File conversion operations:

# Property: convert(xlsx -> csv -> xlsx) should preserve data
def test_round_trip_conversion():
    for df in generate_test_dataframes():
        original = df
        csv = convert_to_csv(df)
        back = convert_from_csv(csv)
        assert dataframes_equal(original, back)

Rationale: Ensure conversions are lossless. Catch format-specific edge cases.

10. Monoidal Operations

Purpose: Combine values associatively with identity

Application Areas:

Validation Errors (models/result.py)

Combine validation errors:

# Monoid: (Error, combine, empty_error)
def combine_errors(e1: Error, e2: Error) -> Error:
    return CombinedError([e1, e2])

empty_error = EmptyError()

# Can combine any number of errors
all_errors = reduce(combine_errors, validation_results, empty_error)

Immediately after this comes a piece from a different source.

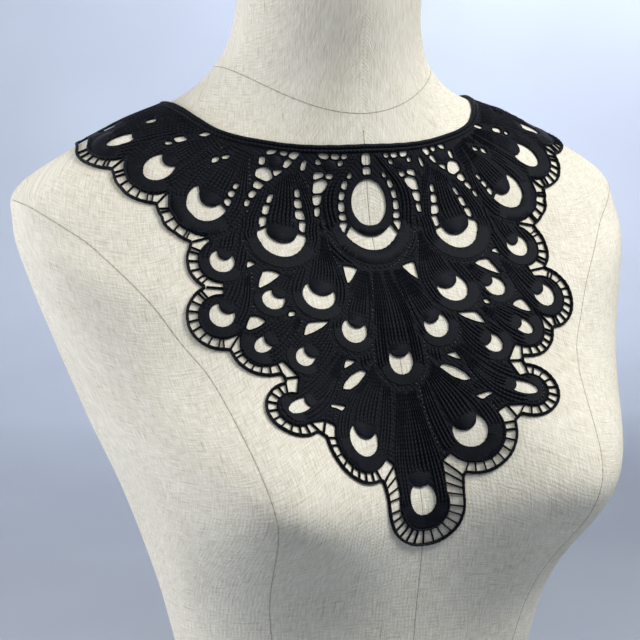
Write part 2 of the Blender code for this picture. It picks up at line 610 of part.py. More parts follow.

Rationale: Accumulate all validation errors instead of stopping at first. Provide complete feedback to user.

Configuration Merging

Merge operation configurations:

# Monoid: (Config, merge, empty_config)
def merge_configs(c1: Config, c2: Config) -> Config:
    return Config(
        filters=c1.filters + c2.filters,
        transforms=c1.transforms + c2.transforms
    )

Rationale: Combine multiple configuration sources (CLI args, config file, defaults) associatively.

Implementation Strategy

Phased Introduction

Phase 1: Result Type

  • Start with file operations
  • Add to validation layer
  • Propagate to operations

Phase 2: Maybe Type

  • Add to optional parameters
  • Use in configuration
  • Sheet/column lookups

Phase 3: Pipe and Composition

  • Implement pipeline module
  • Refactor templates to use pipes
  • Add command chaining support

Phase 4: Advanced Patterns

  • Add currying helpers
  • Implement ADTs for operations
  • Add property-based tests

Library Considerations

Custom Implementation Approach:

All functional programming primitives will be implemented in-house in the fp/ module:

  1. Result Type (fp/result.py)

    • Custom Result[T, E] type with Ok and Err variants
    • Methods: map, and_then, or_else, unwrap, unwrap_or
    • Full type hints and mypy compatibility
  2. Maybe Type (fp/maybe.py)

    • Custom Maybe[T] type with Some and Nothing variants
    • Methods: map, and_then, unwrap_or, unwrap_or_else
    • Full type hints and mypy compatibility
  3. Pipeline Utilities (fp/pipeline.py)

    • Pipe and compose functions
    • Pipeline class for method chaining
    • Fluent interface for operation composition
  4. Immutable Helpers (fp/immutable.py)

    • Decorator for frozen dataclasses
    • Custom setattr to prevent mutation
    • No external dependencies
  5. Curry Helpers (fp/curry.py)

    • Custom curry and partial_apply functions
    • Type-preserving function transformation
    • Composable operation factories

Benefits of Custom Implementation:

  • Zero external dependencies for FP features
  • Full control over implementation details
  • Tailored to specific project needs
  • Learning opportunity for team
  • No version conflicts with external libraries

Trade-offs

Benefits:

  • Explicit error handling
  • Composable operations
  • Easier testing
  • Type safety
  • Predictable behavior
  • No external FP dependencies

Costs:

  • Learning curve for team
  • More verbose code
  • Initial development effort
  • Maintenance of custom FP primitives
  • Integration with pandas (imperative library)

Recommendation:

  • Implement custom Result/Maybe types in fp/ module
  • Keep implementations simple and focused
  • Add comprehensive tests (unit + property-based)
  • Document usage patterns extensively
  • Start with Result type, then Maybe, then pipelines

Specific Module Recommendations

core/file_manager.py

  • Result type for all file operations
  • Maybe for sheet/column lookups
  • Monadic chaining for format detection fallback

operations/ (all)

  • Result type for operation return values
  • Immutable configs for operation parameters
  • Currying for operation factories

utils/validators.py

  • Result type for validation functions
  • Monoidal error combination for multiple validators
  • Currying for validator builders

commands/ (all)

  • Result type propagation from operations
  • Explicit error handling (no silent failures)
  • Pipeline composition for multi-step workflows

templates/ (all)

  • Pipe operators for workflow composition
  • Curried operations for reusable steps
  • Result types throughout pipeline

Conclusion

Functional programming concepts provide significant value in areas with:

  1. High failure rates: File I/O, validation, user input
  2. Composition needs: Pipelines, templates, workflows
  3. Type safety: Configuration, errors, data models
  4. Testability: Pure functions, predictable behavior

The most impactful concepts to introduce are:

Immediate priority:

  • Result type for error handling
  • Maybe type for optional values
  • Pipe/composition for pipelines

Future consideration:

  • ADTs for operations and errors
  • Property-based testing
  • Lazy evaluation for large files

Avoid:

  • Over-engineering simple cases
  • Full monad stacks (unless necessary)
  • Fighting against pandas' imperative nature
  • Sacrificing performance for abstraction

The goal is to leverage FP concepts where they provide clear value without compromising Python readability or pandas performance.